Thondup had retired for the night around 7.30pm on Saturday only to be woken by the fire. His residence was untouched but the wood-and-brick factory have to be rebuilt.

“With the fire, many (of my) memories of Darjeeling, Kalimpong, Tibet, India and the rest of the world has gone,” he said on Sunday.

Thondup has co-authored a book, The Noodle Maker of Kalimpong: The Untold Story of My Struggle for Tibet, with the American writer and researcher Anne F. Thurston.

“I did not suggest the name, the publishers did. I have no complaints but I would have titled it ‘Blood and Tears’,” he said.

Thondup, third among six siblings — the Dalai Lama, the fifth, is five years younger — has served his country and community in important ways.

He had learnt Chinese in Beijing, where his family and local community had sent him for his primary education. “I learnt English during my stay in Darjeeling,” he said.

After the Chinese entered Tibet in 1951, Thondup realised they would “do no good” for his country.

“I took my mother and one of my brothers into confidence and decided to establish a link with (then Indian Prime Minister) Nehru through an Indian official, S. Sinha, in Lhasa,” he recalled. “We did not tell His Holiness.”

He added: “The Chinese wanted me to attend a Chinese Youth Congress in Beijing and then be a part of a youth delegate to Vienna, Austria. I promised Mao I would attend the conference after visiting south Tibet.”

Once in south Tibet, Thondup fled the country and entered Tawang in Arunachal Pradesh after a 17-day trek. From India — where he has always been based in the Darjeeling Hills — he established links with world leaders.

When the Dalai Lama slipped out of Lhasa in 1959 with the objective of fleeing to India, Thondup was not absolutely sure of the details.

“Later I got information that he was safe in south Tibet. Then I went to meet Jawaharlal Nehru at his office in Parliament House to seek political asylum for His Holiness,” Thondup said.

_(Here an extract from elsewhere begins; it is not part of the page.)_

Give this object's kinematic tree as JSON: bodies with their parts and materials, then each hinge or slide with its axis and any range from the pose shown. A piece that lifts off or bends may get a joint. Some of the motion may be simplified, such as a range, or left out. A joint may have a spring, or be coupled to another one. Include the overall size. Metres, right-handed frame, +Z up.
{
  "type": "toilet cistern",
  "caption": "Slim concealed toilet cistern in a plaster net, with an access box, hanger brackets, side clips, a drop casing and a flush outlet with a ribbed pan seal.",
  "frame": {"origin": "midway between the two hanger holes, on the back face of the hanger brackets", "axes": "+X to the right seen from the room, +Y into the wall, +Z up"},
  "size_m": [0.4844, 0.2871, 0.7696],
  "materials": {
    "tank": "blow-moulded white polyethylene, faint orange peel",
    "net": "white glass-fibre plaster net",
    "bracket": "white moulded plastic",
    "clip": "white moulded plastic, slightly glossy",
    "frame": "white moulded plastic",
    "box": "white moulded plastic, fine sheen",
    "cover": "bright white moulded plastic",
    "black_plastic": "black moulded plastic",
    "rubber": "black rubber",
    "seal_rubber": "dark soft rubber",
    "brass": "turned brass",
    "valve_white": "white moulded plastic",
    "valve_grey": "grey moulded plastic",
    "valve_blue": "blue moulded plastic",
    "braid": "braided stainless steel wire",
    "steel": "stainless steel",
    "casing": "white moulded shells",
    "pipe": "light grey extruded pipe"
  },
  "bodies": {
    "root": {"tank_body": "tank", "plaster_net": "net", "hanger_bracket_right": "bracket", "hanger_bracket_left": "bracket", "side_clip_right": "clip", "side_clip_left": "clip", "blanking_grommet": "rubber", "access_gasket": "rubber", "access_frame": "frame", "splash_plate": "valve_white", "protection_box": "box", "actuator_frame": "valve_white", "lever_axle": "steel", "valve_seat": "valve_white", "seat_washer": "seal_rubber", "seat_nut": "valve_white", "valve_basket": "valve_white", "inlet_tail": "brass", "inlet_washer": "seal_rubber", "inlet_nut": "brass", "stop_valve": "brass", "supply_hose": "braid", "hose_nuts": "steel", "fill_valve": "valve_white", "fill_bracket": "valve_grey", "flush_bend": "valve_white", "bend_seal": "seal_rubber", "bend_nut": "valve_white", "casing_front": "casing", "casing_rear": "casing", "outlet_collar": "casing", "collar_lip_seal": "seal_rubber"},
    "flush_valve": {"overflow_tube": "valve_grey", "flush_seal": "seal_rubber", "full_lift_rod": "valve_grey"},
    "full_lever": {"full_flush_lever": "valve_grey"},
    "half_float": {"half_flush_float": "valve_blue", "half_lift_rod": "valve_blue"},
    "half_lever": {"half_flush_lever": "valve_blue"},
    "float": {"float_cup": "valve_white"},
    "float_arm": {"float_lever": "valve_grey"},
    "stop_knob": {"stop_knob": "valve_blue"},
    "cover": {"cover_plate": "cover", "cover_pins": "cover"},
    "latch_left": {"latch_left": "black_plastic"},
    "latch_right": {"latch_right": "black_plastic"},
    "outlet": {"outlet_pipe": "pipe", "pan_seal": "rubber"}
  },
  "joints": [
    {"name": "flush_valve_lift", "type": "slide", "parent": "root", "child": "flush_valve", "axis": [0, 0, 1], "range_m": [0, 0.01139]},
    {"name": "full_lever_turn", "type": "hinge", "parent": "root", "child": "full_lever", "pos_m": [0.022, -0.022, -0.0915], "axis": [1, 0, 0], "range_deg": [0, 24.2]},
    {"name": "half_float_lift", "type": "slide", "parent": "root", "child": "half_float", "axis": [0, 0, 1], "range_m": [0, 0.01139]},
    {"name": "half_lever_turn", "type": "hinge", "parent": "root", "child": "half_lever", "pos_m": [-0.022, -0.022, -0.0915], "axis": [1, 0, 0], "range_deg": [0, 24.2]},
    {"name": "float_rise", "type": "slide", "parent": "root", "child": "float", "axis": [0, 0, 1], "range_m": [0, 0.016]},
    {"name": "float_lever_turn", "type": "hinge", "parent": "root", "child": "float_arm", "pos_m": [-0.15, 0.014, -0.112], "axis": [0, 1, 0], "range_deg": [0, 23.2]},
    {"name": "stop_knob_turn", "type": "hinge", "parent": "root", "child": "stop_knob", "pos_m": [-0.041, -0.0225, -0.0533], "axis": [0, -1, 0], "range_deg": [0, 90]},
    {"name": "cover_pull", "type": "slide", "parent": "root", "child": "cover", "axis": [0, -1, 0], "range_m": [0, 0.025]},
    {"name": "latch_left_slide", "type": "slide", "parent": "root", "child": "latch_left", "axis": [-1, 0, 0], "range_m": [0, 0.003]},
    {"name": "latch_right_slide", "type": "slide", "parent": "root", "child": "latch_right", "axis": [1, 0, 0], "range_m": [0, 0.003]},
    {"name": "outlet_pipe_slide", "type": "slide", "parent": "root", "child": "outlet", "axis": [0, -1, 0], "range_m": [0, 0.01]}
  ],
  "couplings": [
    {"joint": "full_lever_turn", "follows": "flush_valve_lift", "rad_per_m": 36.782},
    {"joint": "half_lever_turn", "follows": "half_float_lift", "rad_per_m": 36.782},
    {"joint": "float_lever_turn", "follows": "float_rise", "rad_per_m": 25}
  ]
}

“I still remember, Nehru did not say ‘yes’ or ‘no’. He looked at me and after a while said in a very loud voice, ‘Of course’…. I had known Nehru since 1949.”

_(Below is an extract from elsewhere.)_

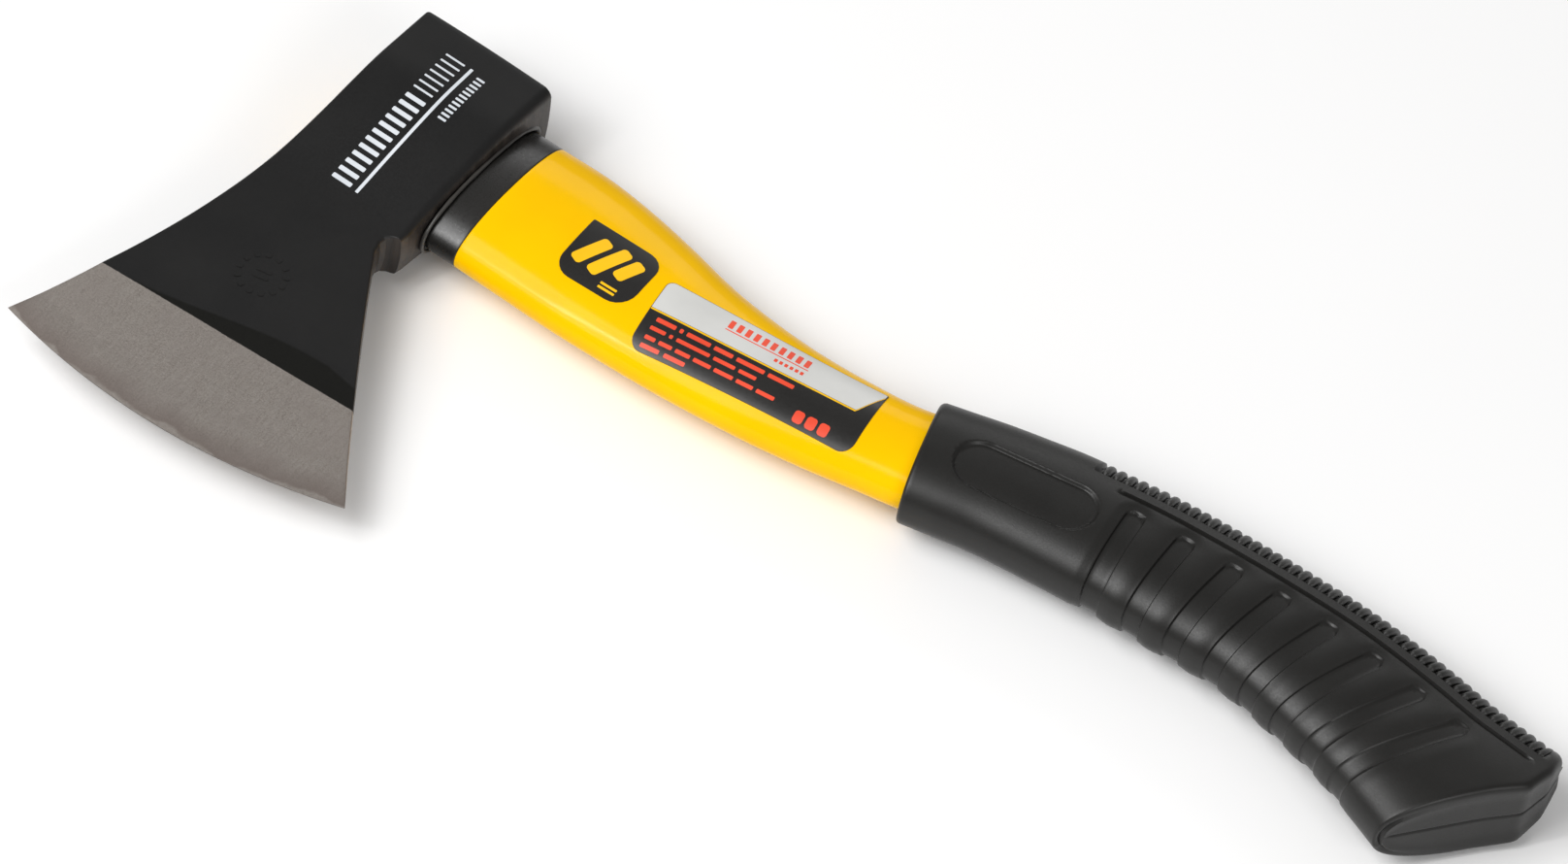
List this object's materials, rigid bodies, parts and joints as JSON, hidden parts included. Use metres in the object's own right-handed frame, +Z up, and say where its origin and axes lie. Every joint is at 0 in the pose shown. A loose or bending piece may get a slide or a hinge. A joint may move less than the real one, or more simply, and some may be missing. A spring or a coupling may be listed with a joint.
{
  "type": "hatchet",
  "caption": "Short one-hand hatchet with a forged steel head, a moulded handle on a glass fibre core and a rubber grip with finger slots.",
  "frame": {"origin": "middle of the flat pad of the lower cheek, beside the eye, on which the head lies", "axes": "+X along the handle from head to butt, +Y out of the poll face, +Z up out of the upper cheek"},
  "size_m": [0.3837, 0.1592, 0.0285],
  "materials": {
    "head_lacquer": "satin black lacquer on forged steel, with a bare ground bevel",
    "resin": "cast resin",
    "collar_plastic": "smooth gloss",
    "glass_fibre": "pultruded glass fibre rod",
    "handle_plastic": "smooth gloss",
    "grip_rubber": "matte moulded rubber",
    "label_film": "printed adhesive film",
    "badge_film": "printed adhesive film"
  },
  "bodies": {
    "root": {"axe_head": "head_lacquer", "eye_resin": "resin", "neck_collar": "collar_plastic", "core_rod": "glass_fibre", "handle_jacket": "handle_plastic", "grip_sleeve": "grip_rubber", "product_label": "label_film", "badge_sticker": "badge_film"}
  },
  "joints": []
}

Thondup had met Nehru during a visit to India in 1949 — during which he came to Calcutta too — as a representative of the Dalai Lama.

After the Dalai Lama too entered India through Tawang in 1959, Thondup travelled to Tezpur in Assam to meet him.

Did the Dalai Lama also learn to make noodles? “No, he was identified (as a reincarnate) at the age of three. He, however, loves noodles,” the elder brother smiled.

Thondup plans to start rebuilding his factory “after a few weeks”. The factory, which employs between 12 and 20 workers, produces 300 to 400kg of noodles every day.